Our Civil Code provides: “Art. 19. Every person must, in the exercise of his rights and in the performance of his duties, act with justice, give everyone his due, and observe honesty and good faith.” In other words, every person must act in good faith in performing his duties and exercising his rights. I remember the words of a senior lawyer when I was still new in the practice: “If you are not sure what case to file, use Article 19 of the Civil Code”. I don’t remember using it in any of my cases, but this article is a warning upon all people that although they are granted rights by our laws, these are not to be abused. In short, this provisions urges everyone to be good.
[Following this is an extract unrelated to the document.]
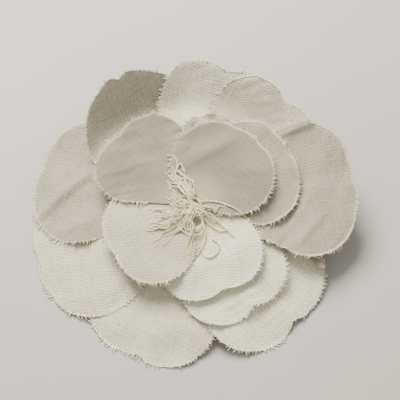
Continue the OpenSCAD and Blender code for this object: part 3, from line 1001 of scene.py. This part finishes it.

But how is “good faith” defined or interpreted by our laws and jurisprudence? The case of Ford vs. Obosa, ( G.R. No. 99039, February 3, 1997) has a good discussion on the principle.
Ford vs. Obosa
Obosa was employed by Ford Philippines and for his good performance he was promoted as General Sales Manager but with the condition that the position is transitory. The position was subsequently declared redundant and Obosa was given two options by Ford. The first option is for him to accept the redundancy and that he will be paid his benefits as mandated by law and company policy and the second is for him to accept the position of Vehicle Sales Manager. He asked for some time to think matters over. Obosa failed on several occasions to signify his intention so the company interpreted this as his unwillingness to accept the position he is being offered. He was therefore terminated by reason of redundancy. Obosa later filed a case for damages in court claiming that his dismissal was attended by bad faith. The trial court did not find bad faith in the acts of Ford but the Court of Appeals reversed and held that the company indeed acted in bad faith.
Not in Bad Faith
The Supreme Court reversed the decision of the Court of Appeals. There was no bad faith on the part of Ford in dismissing Obosa from his employment. The Court found that Ford in fact acted in good faith when it offered two options to him and on several occasions reminded him to signify his intent on which option to accept. “Bad faith does not simply connote bad judgment or negligence. It imports a dishonest purpose or some moral obliquity and conscious doing of wrong. It means a breach of a known duty through some motive or interest or ill will that partakes of the nature of fraud. Applying this precept to the foregoing circumstances, we find that there was no “dishonest purpose,” or “some moral obliquity,” or “conscious doing of wrong,” or “breach of a known duty,” or “some motive or interest or ill will” that “partakes the nature of fraud” that can be attributed to the petitioners. It must be reiterated that bad faith should be established by clear and convincing evidence. Furthermore, the settled rule is that the law always presumes good faith such that any person who seeks to be awarded damages due to acts of another has the burden of proving that the latter acted in bad faith or with ill motive. In the case at bench, we find the evidence presented by the private respondent insufficient to overcome the presumption of good faith. On the contrary, a careful scrutiny of the evidence leads us to take the opposite view. We are convinced that the petitioners had in fact acted in accord with the norms of good faith.”